Mr. Llwyd: I agree with the hon. Gentleman, who knows that 90 per cent. of employees in Wales work in   the small and medium sector. Does he recall the days of the Development Board for Rural Wales when his   constituency had almost full employment and   Meirionnydd Nant Conwy also did well? Unfortunately, although the Welsh Development Agency has done well in many ways, it has not performed well in the small and medium sector and all of us in mid and north Wales have suffered as a result.

Lembit Öpik: I concur with the hon. Gentleman's important point. I am not making a party political point, because Labour Members have had the same experience. I look forward to hearing the Minister's perspective.

On the upside, some companies have done superbly well. Sidoli's, Control Techniques, Laura Ashley and Texplan are four in my area that have consolidated and,   despite some shaky times, become world leaders, particularly Control Techniques and Laura Ashley. However, the economic position is a mixed bag of good and bad—it is not as unequivocally positive as the Secretary of State suggested.

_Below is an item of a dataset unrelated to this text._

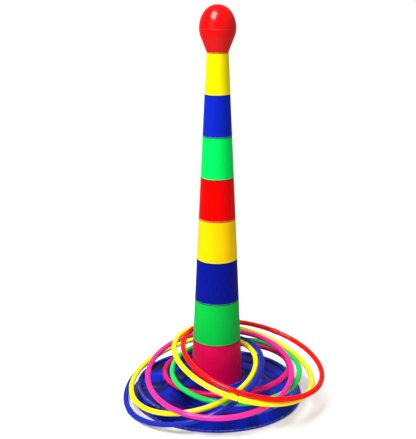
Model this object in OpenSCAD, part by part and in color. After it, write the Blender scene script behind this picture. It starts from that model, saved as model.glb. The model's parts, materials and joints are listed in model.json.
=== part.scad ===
// Ring toss set: a round moulded base, a pole of eight stacked tapered cups under an
// egg-shaped knob, and seven hollow tube rings that lie over the pole.
// +Z is up, and the origin is the middle of the ring-shaped face that the base stands on.

/* [Base] */
// Outer radius of the base at its top rim
rim_r = 86.5; // [84:0.5:88]
// Height of the base's top rim
rim_h = 13.5; // [12.5:0.1:14.5]
// Outer radius of the skirt where it meets its foot
skirt_r = 91; // [90:0.5:94]
// Thickness of the base's moulded wall
base_wall = 2; // [1.6:0.1:2.4]
// Radius of the raised crown's top edge
crown_r = 50; // [46:0.5:52]
// Height of the crown
crown_h = 18.5; // [17.5:0.1:19]
// Height of the collar round the lowest cup
collar_h = 21.2; // [20.8:0.1:22.5]

/* [Pole] */
// Outer radius of the lowest cup at its rim
pole_foot_r = 27.8; // [27:0.1:28]
// Outer radius of the highest cup at its shoulder
pole_head_r = 11; // [10.5:0.1:12]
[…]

The Secretary of State spoke about other areas, so let us look at his claims. I suppose that he would say in evidence of his claim that his party is the party for social justice, but the main period of stability for the Welsh Assembly was when there was a coalition between the Liberal Democrats and the Labour party. During that period class sizes fell significantly, the Tir Gofal scheme introduced environmental opportunities for agriculture and museum charges were scrapped in Wales in advance of other parts of the United Kingdom. I would have more belief in the heady claims of the Secretary of State if those initiatives had happened at the behest of the Labour party, but they came from a Liberal Democrat manifesto. I humbly suggest that Wales was best served with the Liberal Democrats in power when we were able to provide a guiding, sage and mature hand to the impetuosity that we have come to expect from Labour.